I have sometimes had a sense of the excellent fullness of Christ, and his meekness and suitableness as a Savior; whereby he has appeared to me, far above all, the chief of ten thousands. His blood and atonement have appeared sweet, and his righteousness sweet; which was always accompanied with ardency of spirit; and inward strugglings and breathings, and groanings that cannot be uttered, to be emptied of myself, and swallowed up in Christ.

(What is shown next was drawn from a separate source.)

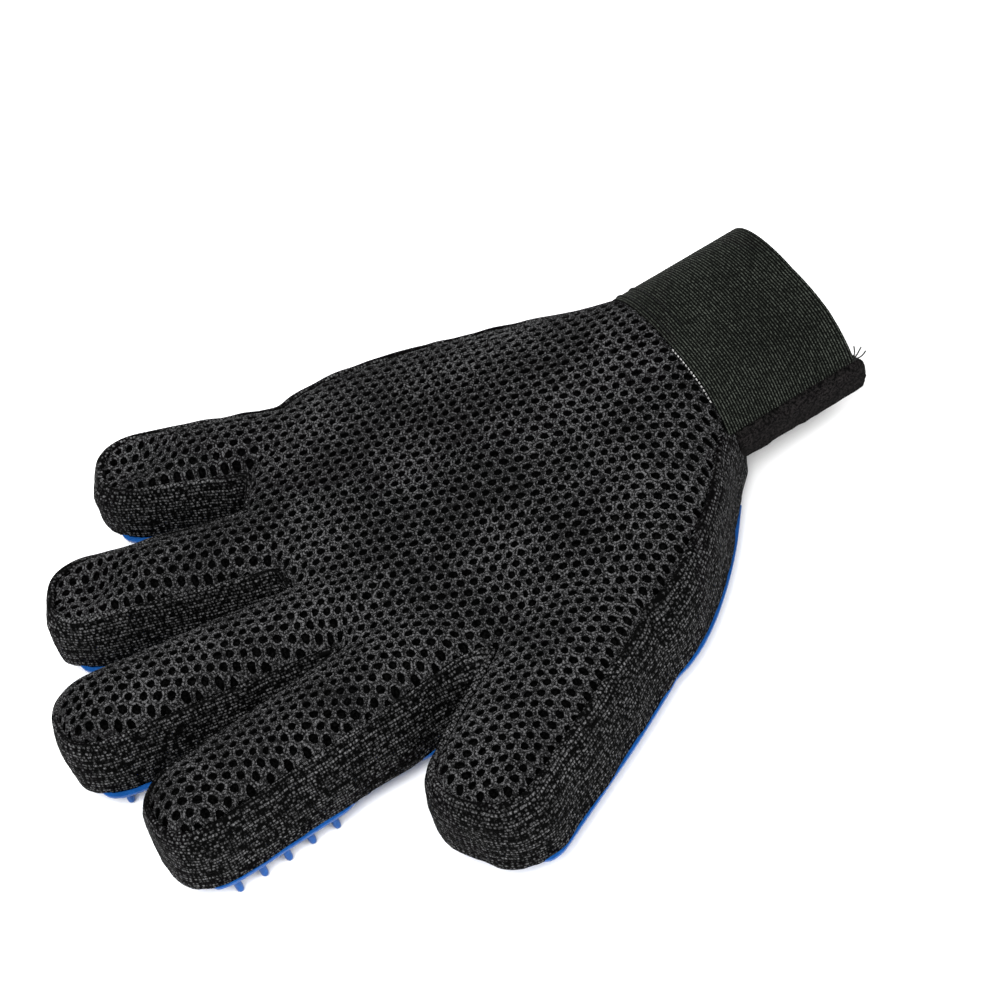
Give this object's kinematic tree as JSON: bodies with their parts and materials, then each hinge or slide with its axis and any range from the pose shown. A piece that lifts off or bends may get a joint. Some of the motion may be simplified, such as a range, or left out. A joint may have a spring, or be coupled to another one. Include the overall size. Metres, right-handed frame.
{
  "type": "grooming glove",
  "caption": "Five-finger pet grooming glove for the right hand: mesh back, knit side strips, rubber palm with rounded pins, and an elastic wrist strap with a hook-and-loop end.",
  "frame": {"origin": "on the floor, under the middle of the glove's bounding box, with the glove lying palm down on its pins", "axes": "+X towards the little finger, +Y from the cuff to the fingertips, +Z out of the back of the hand"},
  "size_m": [0.179, 0.2272, 0.0415],
  "materials": {
    "air_mesh": "matte black honeycomb air mesh",
    "rib_knit": "matte black rib knit",
    "palm_fabric": "matte black knit",
    "blue_rubber": "satin blue moulded rubber",
    "elastic_webbing": "matte woven elastic",
    "hook_tape": "stiff hook tape",
    "loop_felt": "matte charcoal loop pile",
    "sewing_thread": "polyester thread"
  },
  "bodies": {
    "palm": {"back_panel": "air_mesh", "thumb_side_gusset": "rib_knit", "little_side_gusset": "rib_knit", "thumb_index_web": "rib_knit", "index_middle_web": "rib_knit", "middle_ring_web": "rib_knit", "ring_little_web": "rib_knit", "palm_liner": "palm_fabric", "palm_pad": "blue_rubber", "elastic_band": "elastic_webbing", "loop_band": "loop_felt", "band_joint": "palm_fabric", "band_stitching": "sewing_thread"},
    "thumb_lower": {"thumb_lower_back": "air_mesh", "thumb_lower_gusset": "rib_knit", "thumb_lower_liner": "palm_fabric", "thumb_lower_pad": "blue_rubber"},
    "thumb_upper": {"thumb_upper_back": "air_mesh", "thumb_upper_gusset": "rib_knit", "thumb_upper_liner": "palm_fabric", "thumb_upper_pad": "blue_rubber"},
    "index_lower": {"index_lower_back": "air_mesh", "index_lower_gusset": "rib_knit", "index_lower_liner": "palm_fabric", "index_lower_pad": "blue_rubber"},
    "index_upper": {"index_upper_back": "air_mesh", "index_upper_gusset": "rib_knit", "index_upper_liner": "palm_fabric", "index_upper_pad": "blue_rubber"},
    "middle_lower": {"middle_lower_back": "air_mesh", "middle_lower_gusset": "rib_knit", "middle_lower_liner": "palm_fabric", "middle_lower_pad": "blue_rubber"},
    "middle_upper": {"middle_upper_back": "air_mesh", "middle_upper_gusset": "rib_knit", "middle_upper_liner": "palm_fabric", "middle_upper_pad": "blue_rubber"},
    "ring_lower": {"ring_lower_back": "air_mesh", "ring_lower_gusset": "rib_knit", "ring_lower_liner": "palm_fabric", "ring_lower_pad": "blue_rubber"},
    "ring_upper": {"ring_upper_back": "air_mesh", "ring_upper_gusset": "rib_knit", "ring_upper_liner": "palm_fabric", "ring_upper_pad": "blue_rubber"},
    "little_lower": {"little_lower_back": "air_mesh", "little_lower_gusset": "rib_knit", "little_lower_liner": "palm_fabric", "little_lower_pad": "blue_rubber"},
    "little_upper": {"little_upper_back": "air_mesh", "little_upper_gusset": "rib_knit", "little_upper_liner": "palm_fabric", "little_upper_pad": "blue_rubber"},
    "strap_end": {"elastic_flap": "elastic_webbing", "hook_patch": "hook_tape"}
  },
  "joints": [
    {"name": "thumb_knuckle", "type": "hinge", "parent": "palm", "child": "thumb_lower", "pos_m": [-0.0585, 0.002, 0.0068], "axis": [-0.866, -0.5, 0], "range_deg": [-10, 60], "stiffness_Nm_per_rad": 0.06},
    {"name": "thumb_middle", "type": "hinge", "parent": "thumb_lower", "child": "thumb_upper", "pos_m": [-0.0696, 0.02122, 0.0068], "axis": [-0.866, -0.5, 0], "range_deg": [-10, 60], "stiffness_Nm_per_rad": 0.06},
    {"name": "index_knuckle", "type": "hinge", "parent": "palm", "child": "index_lower", "pos_m": [-0.03076, 0.04332, 0.0068], "axis": [-0.9986, -0.0523, 0], "range_deg": [-10, 75], "stiffness_Nm_per_rad": 0.06},
    {"name": "index_middle", "type": "hinge", "parent": "index_lower", "child": "index_upper", "pos_m": [-0.03231, 0.07288, 0.0068], "axis": [-0.9986, -0.0523, 0], "range_deg": [-10, 75], "stiffness_Nm_per_rad": 0.06},
    {"name": "middle_knuckle", "type": "hinge", "parent": "palm", "child": "middle_lower", "pos_m": [-0.00293, 0.04788, 0.0068], "axis": [-0.9781, 0.2079, 0], "range_deg": [-10, 75], "stiffness_Nm_per_rad": 0.06},
    {"name": "middle_middle", "type": "hinge", "parent": "middle_lower", "child": "middle_upper", "pos_m": [0.00323, 0.07683, 0.0068], "axis": [-0.9781, 0.2079, 0], "range_deg": [-10, 75], "stiffness_Nm_per_rad": 0.06},
    {"name": "ring_knuckle", "type": "hinge", "parent": "palm", "child": "ring_lower", "pos_m": [0.02837, 0.03983, 0.0068], "axis": [-0.9272, 0.3746, 0], "range_deg": [-10, 75], "stiffness_Nm_per_rad": 0.06},
    {"name": "ring_middle", "type": "hinge", "parent": "ring_lower", "child": "ring_upper", "pos_m": [0.03946, 0.06727, 0.0068], "axis": [-0.9272, 0.3746, 0], "range_deg": [-10, 75], "stiffness_Nm_per_rad": 0.06},
    {"name": "little_knuckle", "type": "hinge", "parent": "palm", "child": "little_lower", "pos_m": [0.0585, 0.02095, 0.0068], "axis": [-0.866, 0.5, 0], "range_deg": [-10, 75], "stiffness_Nm_per_rad": 0.06},
    {"name": "little_middle", "type": "hinge", "parent": "little_lower", "child": "little_upper", "pos_m": [0.0696, 0.04017, 0.0068], "axis": [-0.866, 0.5, 0], "range_deg": [-10, 75], "stiffness_Nm_per_rad": 0.06},
    {"name": "strap_peel", "type": "hinge", "parent": "palm", "child": "strap_end", "pos_m": [0.00322, -0.09364, 0.04067], "axis": [0, 1, 0], "range_deg": [0, 120], "stiffness_Nm_per_rad": 0.01}
  ]
}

Once, as I rode out into the woods for my health, in 1737, having alighted from my horse in a retired place, as my manner commonly has been, to walk for divine contemplation and prayer, I had a view that for me was extraordinary, of the glory of the Son of God, as Mediator between God and man, and his wonderful, great, full, pure and sweet grace and love, and meek and gentle condescension. This grace that appeared so calm and sweet, appeared also great above the heavens. The person of Christ appeared ineffably excellent with an excellency great enough to swallow up all thought and conception, which continued as near as I can judge, about an hour; which kept me the greater part of the time in a flood of tears, and weeping aloud. I felt an ardency of soul to be, what I know not otherwise how to express, emptied and annihilated; to lie in the dust, and to be full of Christ alone; to love him with a holy and pure love; to trust in him; to live upon him; to serve and follow him; and to be perfectly sanctified and made pure, with a divine and heavenly purity. I have, several other times, had views very much of the same nature, and which have had the same effects.